If the doctor told them it "might be successful," he lied. There are no proper studies on this at all, and even his own "study" gives no evidence of any efficacy at all, keeping in mind that some pregnancies continue without any treatment and he doesn't even know the outcomes for some of his patients.

Of course there are some women who would want this. That is why it should be properly studied and when it meets the criteria for a safe medical procedure, they can be advised that it is an option. But what this quack is doing is dangerous human experimentation.
 
The questions are fine, but it would be negligent to allow that to suffice. That is why you have to sign that you have been informed of possible consequences of medical procedures. Otherwise the doctor is even more liable to be sued.

And how is "possible reversal based on questionable science" a "possible consequence of [the abortion] medical procedure?"
 
Some people think it is worth it. Of course, you have to know about it to know.

In my daughters case the progeterone was a gel that inserted by the cervix.
In the case of trying to reverses the side effects of the abortion pill the women are given 21 injections of high dose progesterone injections.

I don't know if studies have been done regarding side effects of that many high dose injections given over such as short period.

It is still experimental and may not even be FDA approved.
 
I thought that doctors were obliged to explain the details of and medical procedure in detail. They can be sued otherwise.

There is no real evidence that 'abortion reversal' actually is possible. One very pro-life doctor claims he has done it, but there is no peer reviewed evidence, or even anything in a journal that shows it is feasible or possible.

It can not be shown to be true, and doctors shouldn't lie.
 
Reversing Abortion Pill: Can It Be Done? | Medpage Today



If there is a reasonable possibility that the abortificient medication can be offset by additional progesterone then it is absolutely ethical that the patient be so advised.


Because it's not a reasonable claim

You didn't go further in your own source, which quotes
 

No, they shouldn't lie. So maybe they should just say it as far as they know.
 
Because it's not a reasonable claim

You didn't go further in your own source, which quotes

First off, the ACOG report relies on a 2012 case study of 6 women, not the more than 200 that Delgado has worked with.

Second, nobody at ACOG says this program doesn't work. What they say is that they don't have the evidence to make that determination.

I keep on asking this but it keeps on getting ignored, why is it so important to the "pro choice" crowd to hide this information from women? If we assume that most women are capable of making a rational decision then they should be free to accept or ignore this information as they see fit. That would be "making a choice", right?
 


He makes the claim.. yet.... his claims in his 'study' are not duplicated else where.
 
He makes the claim.. yet.... his claims in his 'study' are not duplicated else where.

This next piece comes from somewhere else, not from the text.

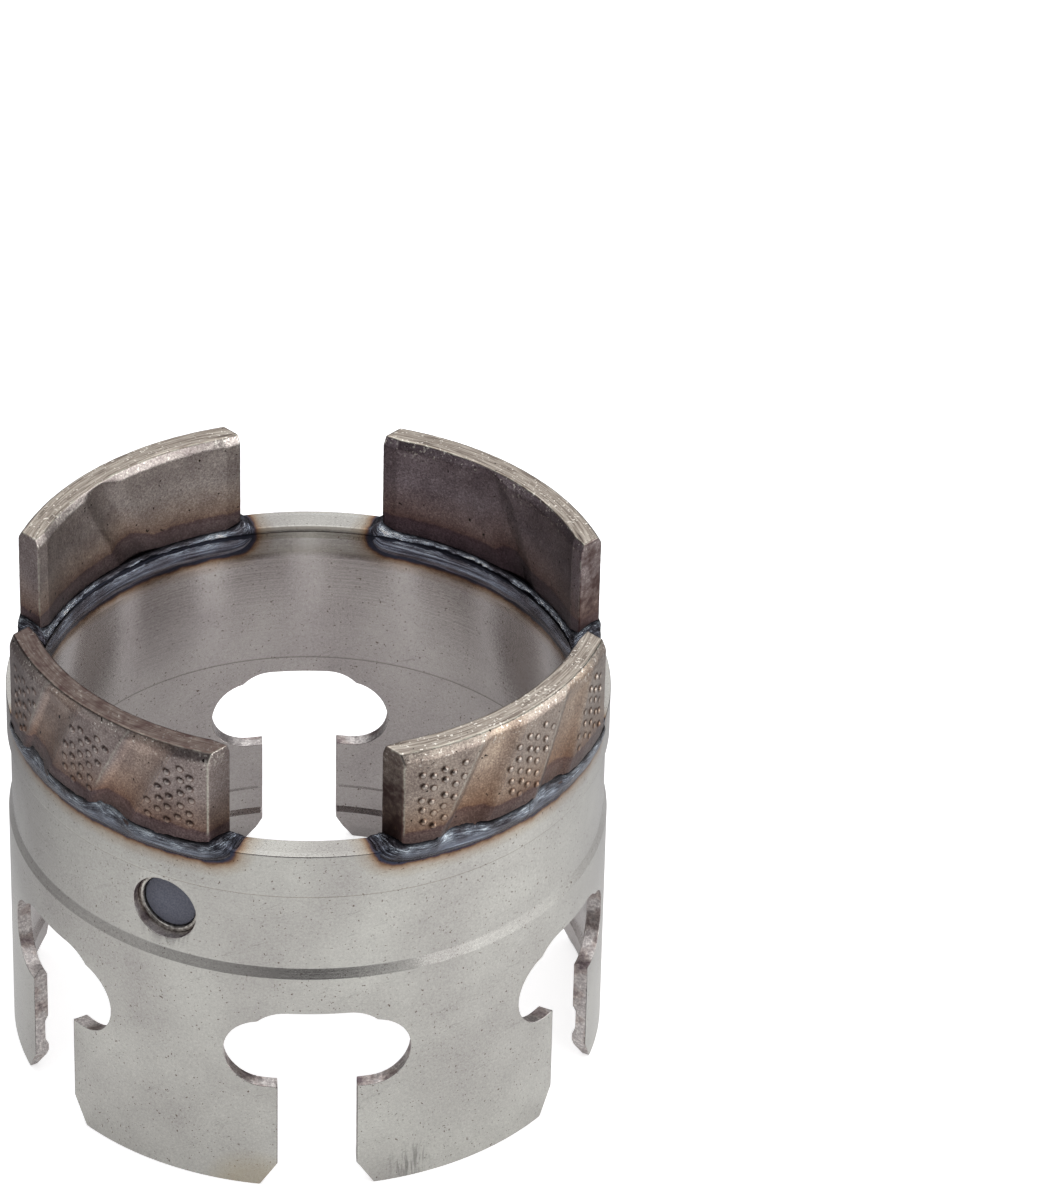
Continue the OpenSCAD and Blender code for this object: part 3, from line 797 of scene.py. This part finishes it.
def diamond_nubs(u, z, seed):
    """Height of the nubs over the outer face, their domes, and the painted shadow behind them."""
    heights, domes, binder = np.zeros_like(u), np.zeros_like(u), np.zeros_like(u)
    for pu, pz, size in nub_places(seed):
        dome = np.maximum(1 - ((u - pu) ** 2 + (z - pz) ** 2) / NUB_R ** 2, 0)
        from_nub_shadow = (u - pu + NUB_SHADOW_LEFT) ** 2 + (z - pz - NUB_SHADOW_UP) ** 2
        behind = np.maximum(1 - from_nub_shadow / NUB_SHADOW_R ** 2, 0)
        domes = np.maximum(domes, dome)
        binder = np.maximum(binder, behind * np.maximum(1 - 2.2 * dome, 0) * (0.5 + 0.5 * size))
        heights = np.maximum(heights, NUB_H * size * dome)
    return heights, domes, binder


def eased_block(co):
    """Rounds the edges of the block, and says how far round an edge each point is."""
    half = np.array([SEG_L, SEG_WALL, SEG_H]) / 2
    core = np.clip(co, SEG_EASE - half, half - SEG_EASE)
    reach = np.linalg.norm(co - core, axis=1, keepdims=True)
    return core + SEG_EASE * (co - core) / reach, reach[:, 0] / SEG_EASE - 1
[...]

As I said earlier, it's not a really easy study to perform. You can't exactly go to women who want to keep their baby and ask them to take RU 486 just to see if it can be reversed so the only real way to get data is to present the choice and work with those who might change their minds.
 


That is an excuse. Why must all these outlandish claims people come up with also come along with an excuse why it's not independently verified?